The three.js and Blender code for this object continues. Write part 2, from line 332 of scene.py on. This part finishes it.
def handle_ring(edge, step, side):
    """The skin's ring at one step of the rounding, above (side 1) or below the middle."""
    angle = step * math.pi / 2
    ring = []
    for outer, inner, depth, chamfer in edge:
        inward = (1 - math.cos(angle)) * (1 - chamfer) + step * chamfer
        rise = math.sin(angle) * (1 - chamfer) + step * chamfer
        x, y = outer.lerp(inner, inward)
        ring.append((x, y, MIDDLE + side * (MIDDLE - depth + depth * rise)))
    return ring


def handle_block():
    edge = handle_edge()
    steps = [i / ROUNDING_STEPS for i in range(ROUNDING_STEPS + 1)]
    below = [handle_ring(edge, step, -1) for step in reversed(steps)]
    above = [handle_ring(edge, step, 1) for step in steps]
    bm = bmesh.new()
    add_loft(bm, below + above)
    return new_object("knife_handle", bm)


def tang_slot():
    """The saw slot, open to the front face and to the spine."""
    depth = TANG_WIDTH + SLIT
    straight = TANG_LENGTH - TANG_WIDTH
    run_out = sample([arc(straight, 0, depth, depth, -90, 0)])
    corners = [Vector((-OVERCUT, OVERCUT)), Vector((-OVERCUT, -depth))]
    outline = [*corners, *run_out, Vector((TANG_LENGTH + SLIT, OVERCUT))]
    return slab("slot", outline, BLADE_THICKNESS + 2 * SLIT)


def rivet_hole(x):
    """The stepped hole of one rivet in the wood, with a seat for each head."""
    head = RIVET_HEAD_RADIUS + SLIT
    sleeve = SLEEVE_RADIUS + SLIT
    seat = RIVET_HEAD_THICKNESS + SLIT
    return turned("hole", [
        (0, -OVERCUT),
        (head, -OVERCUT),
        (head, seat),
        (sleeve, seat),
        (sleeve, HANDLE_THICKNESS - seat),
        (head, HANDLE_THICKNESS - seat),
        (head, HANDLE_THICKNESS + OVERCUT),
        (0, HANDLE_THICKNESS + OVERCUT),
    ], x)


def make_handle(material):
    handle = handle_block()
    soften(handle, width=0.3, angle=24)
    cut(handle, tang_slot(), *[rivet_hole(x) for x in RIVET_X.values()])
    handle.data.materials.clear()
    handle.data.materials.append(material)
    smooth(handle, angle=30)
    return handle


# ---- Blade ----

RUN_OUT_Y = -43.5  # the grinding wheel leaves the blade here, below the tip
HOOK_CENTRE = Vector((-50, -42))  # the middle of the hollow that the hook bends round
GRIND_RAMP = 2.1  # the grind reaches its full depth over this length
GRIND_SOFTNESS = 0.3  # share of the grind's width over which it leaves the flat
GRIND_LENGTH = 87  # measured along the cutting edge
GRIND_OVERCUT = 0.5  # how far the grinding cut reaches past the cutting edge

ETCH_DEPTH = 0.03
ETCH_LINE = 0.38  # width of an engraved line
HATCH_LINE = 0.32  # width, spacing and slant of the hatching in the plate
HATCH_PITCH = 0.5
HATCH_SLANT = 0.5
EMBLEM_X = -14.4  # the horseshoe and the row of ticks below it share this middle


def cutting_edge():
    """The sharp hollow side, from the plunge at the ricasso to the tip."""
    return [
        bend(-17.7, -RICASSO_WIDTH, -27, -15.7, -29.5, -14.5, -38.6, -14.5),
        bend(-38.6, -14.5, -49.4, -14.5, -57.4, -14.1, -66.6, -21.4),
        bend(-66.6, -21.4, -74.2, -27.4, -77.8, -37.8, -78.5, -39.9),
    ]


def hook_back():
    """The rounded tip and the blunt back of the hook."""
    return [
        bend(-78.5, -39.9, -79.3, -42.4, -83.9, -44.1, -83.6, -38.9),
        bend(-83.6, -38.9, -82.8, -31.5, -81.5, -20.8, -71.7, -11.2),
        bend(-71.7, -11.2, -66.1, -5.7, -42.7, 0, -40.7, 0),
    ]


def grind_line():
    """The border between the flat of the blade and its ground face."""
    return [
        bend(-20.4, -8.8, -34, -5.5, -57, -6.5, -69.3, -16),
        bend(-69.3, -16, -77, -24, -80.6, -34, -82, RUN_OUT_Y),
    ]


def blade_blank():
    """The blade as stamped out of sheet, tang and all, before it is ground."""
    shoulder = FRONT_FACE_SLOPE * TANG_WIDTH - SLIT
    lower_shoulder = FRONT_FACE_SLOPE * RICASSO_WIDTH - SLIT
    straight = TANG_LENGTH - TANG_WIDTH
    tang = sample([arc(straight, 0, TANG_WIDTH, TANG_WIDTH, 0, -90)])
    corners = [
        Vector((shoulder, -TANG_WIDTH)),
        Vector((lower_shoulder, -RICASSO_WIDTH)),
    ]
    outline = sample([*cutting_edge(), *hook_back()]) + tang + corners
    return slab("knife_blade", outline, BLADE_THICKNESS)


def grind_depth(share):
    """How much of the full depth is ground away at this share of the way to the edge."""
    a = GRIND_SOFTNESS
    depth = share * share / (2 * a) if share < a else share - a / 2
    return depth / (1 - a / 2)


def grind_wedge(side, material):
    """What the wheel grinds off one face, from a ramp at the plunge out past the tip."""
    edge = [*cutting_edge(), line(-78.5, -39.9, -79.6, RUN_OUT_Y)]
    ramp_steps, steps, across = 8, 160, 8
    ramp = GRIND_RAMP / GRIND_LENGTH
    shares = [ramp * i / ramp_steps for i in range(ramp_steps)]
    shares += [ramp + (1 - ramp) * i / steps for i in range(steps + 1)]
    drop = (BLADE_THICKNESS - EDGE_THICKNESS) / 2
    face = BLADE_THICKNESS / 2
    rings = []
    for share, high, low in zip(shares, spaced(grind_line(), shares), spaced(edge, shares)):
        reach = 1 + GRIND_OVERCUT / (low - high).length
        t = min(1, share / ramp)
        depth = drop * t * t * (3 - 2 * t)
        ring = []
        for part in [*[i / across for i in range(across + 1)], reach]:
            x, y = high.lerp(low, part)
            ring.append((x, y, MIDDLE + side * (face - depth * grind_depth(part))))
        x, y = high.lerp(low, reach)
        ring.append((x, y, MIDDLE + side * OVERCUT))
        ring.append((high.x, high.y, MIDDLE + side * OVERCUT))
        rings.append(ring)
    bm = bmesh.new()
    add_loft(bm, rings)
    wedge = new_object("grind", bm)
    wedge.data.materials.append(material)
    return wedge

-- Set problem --
Nothing should be left out: repeat all of the data exactly.

-- Solved problem --
The three.js and Blender code for this object continues. Write part 2, from line 332 of scene.py on. This part finishes it.
def handle_ring(edge, step, side):
    """The skin's ring at one step of the rounding, above (side 1) or below the middle."""
    angle = step * math.pi / 2
    ring = []
    for outer, inner, depth, chamfer in edge:
        inward = (1 - math.cos(angle)) * (1 - chamfer) + step * chamfer
        rise = math.sin(angle) * (1 - chamfer) + step * chamfer
        x, y = outer.lerp(inner, inward)
        ring.append((x, y, MIDDLE + side * (MIDDLE - depth + depth * rise)))
    return ring


def handle_block():
    edge = handle_edge()
    steps = [i / ROUNDING_STEPS for i in range(ROUNDING_STEPS + 1)]
    below = [handle_ring(edge, step, -1) for step in reversed(steps)]
    above = [handle_ring(edge, step, 1) for step in steps]
    bm = bmesh.new()
    add_loft(bm, below + above)
    return new_object("knife_handle", bm)


def tang_slot():
    """The saw slot, open to the front face and to the spine."""
    depth = TANG_WIDTH + SLIT
    straight = TANG_LENGTH - TANG_WIDTH
    run_out = sample([arc(straight, 0, depth, depth, -90, 0)])
    corners = [Vector((-OVERCUT, OVERCUT)), Vector((-OVERCUT, -depth))]
    outline = [*corners, *run_out, Vector((TANG_LENGTH + SLIT, OVERCUT))]
    return slab("slot", outline, BLADE_THICKNESS + 2 * SLIT)


def rivet_hole(x):
    """The stepped hole of one rivet in the wood, with a seat for each head."""
    head = RIVET_HEAD_RADIUS + SLIT
    sleeve = SLEEVE_RADIUS + SLIT
    seat = RIVET_HEAD_THICKNESS + SLIT
    return turned("hole", [
        (0, -OVERCUT),
        (head, -OVERCUT),
        (head, seat),
        (sleeve, seat),
        (sleeve, HANDLE_THICKNESS - seat),
        (head, HANDLE_THICKNESS - seat),
        (head, HANDLE_THICKNESS + OVERCUT),
        (0, HANDLE_THICKNESS + OVERCUT),
    ], x)


def make_handle(material):
    handle = handle_block()
    soften(handle, width=0.3, angle=24)
    cut(handle, tang_slot(), *[rivet_hole(x) for x in RIVET_X.values()])
    handle.data.materials.clear()
    handle.data.materials.append(material)
    smooth(handle, angle=30)
    return handle


# ---- Blade ----

RUN_OUT_Y = -43.5  # the grinding wheel leaves the blade here, below the tip
HOOK_CENTRE = Vector((-50, -42))  # the middle of the hollow that the hook bends round
GRIND_RAMP = 2.1  # the grind reaches its full depth over this length
GRIND_SOFTNESS = 0.3  # share of the grind's width over which it leaves the flat
GRIND_LENGTH = 87  # measured along the cutting edge
GRIND_OVERCUT = 0.5  # how far the grinding cut reaches past the cutting edge

ETCH_DEPTH = 0.03
ETCH_LINE = 0.38  # width of an engraved line
HATCH_LINE = 0.32  # width, spacing and slant of the hatching in the plate
HATCH_PITCH = 0.5
HATCH_SLANT = 0.5
EMBLEM_X = -14.4  # the horseshoe and the row of ticks below it share this middle


def cutting_edge():
    """The sharp hollow side, from the plunge at the ricasso to the tip."""
    return [
        bend(-17.7, -RICASSO_WIDTH, -27, -15.7, -29.5, -14.5, -38.6, -14.5),
        bend(-38.6, -14.5, -49.4, -14.5, -57.4, -14.1, -66.6, -21.4),
        bend(-66.6, -21.4, -74.2, -27.4, -77.8, -37.8, -78.5, -39.9),
    ]


def hook_back():
    """The rounded tip and the blunt back of the hook."""
    return [
        bend(-78.5, -39.9, -79.3, -42.4, -83.9, -44.1, -83.6, -38.9),
        bend(-83.6, -38.9, -82.8, -31.5, -81.5, -20.8, -71.7, -11.2),
        bend(-71.7, -11.2, -66.1, -5.7, -42.7, 0, -40.7, 0),
    ]


def grind_line():
    """The border between the flat of the blade and its ground face."""
    return [
        bend(-20.4, -8.8, -34, -5.5, -57, -6.5, -69.3, -16),
        bend(-69.3, -16, -77, -24, -80.6, -34, -82, RUN_OUT_Y),
    ]


def blade_blank():
    """The blade as stamped out of sheet, tang and all, before it is ground."""
    shoulder = FRONT_FACE_SLOPE * TANG_WIDTH - SLIT
    lower_shoulder = FRONT_FACE_SLOPE * RICASSO_WIDTH - SLIT
    straight = TANG_LENGTH - TANG_WIDTH
    tang = sample([arc(straight, 0, TANG_WIDTH, TANG_WIDTH, 0, -90)])
    corners = [
        Vector((shoulder, -TANG_WIDTH)),
        Vector((lower_shoulder, -RICASSO_WIDTH)),
    ]
    outline = sample([*cutting_edge(), *hook_back()]) + tang + corners
    return slab("knife_blade", outline, BLADE_THICKNESS)


def grind_depth(share):
    """How much of the full depth is ground away at this share of the way to the edge."""
    a = GRIND_SOFTNESS
    depth = share * share / (2 * a) if share < a else share - a / 2
    return depth / (1 - a / 2)


def grind_wedge(side, material):
    """What the wheel grinds off one face, from a ramp at the plunge out past the tip."""
    edge = [*cutting_edge(), line(-78.5, -39.9, -79.6, RUN_OUT_Y)]
    ramp_steps, steps, across = 8, 160, 8
    ramp = GRIND_RAMP / GRIND_LENGTH
    shares = [ramp * i / ramp_steps for i in range(ramp_steps)]
    shares += [ramp + (1 - ramp) * i / steps for i in range(steps + 1)]
    drop = (BLADE_THICKNESS - EDGE_THICKNESS) / 2
    face = BLADE_THICKNESS / 2
    rings = []
    for share, high, low in zip(shares, spaced(grind_line(), shares), spaced(edge, shares)):
        reach = 1 + GRIND_OVERCUT / (low - high).length
        t = min(1, share / ramp)
        depth = drop * t * t * (3 - 2 * t)
        ring = []
        for part in [*[i / across for i in range(across + 1)], reach]:
            x, y = high.lerp(low, part)
            ring.append((x, y, MIDDLE + side * (face - depth * grind_depth(part))))
        x, y = high.lerp(low, reach)
        ring.append((x, y, MIDDLE + side * OVERCUT))
        ring.append((high.x, high.y, MIDDLE + side * OVERCUT))
        rings.append(ring)
    bm = bmesh.new()
    add_loft(bm, rings)
    wedge = new_object("grind", bm)
    wedge.data.materials.append(material)
    return wedge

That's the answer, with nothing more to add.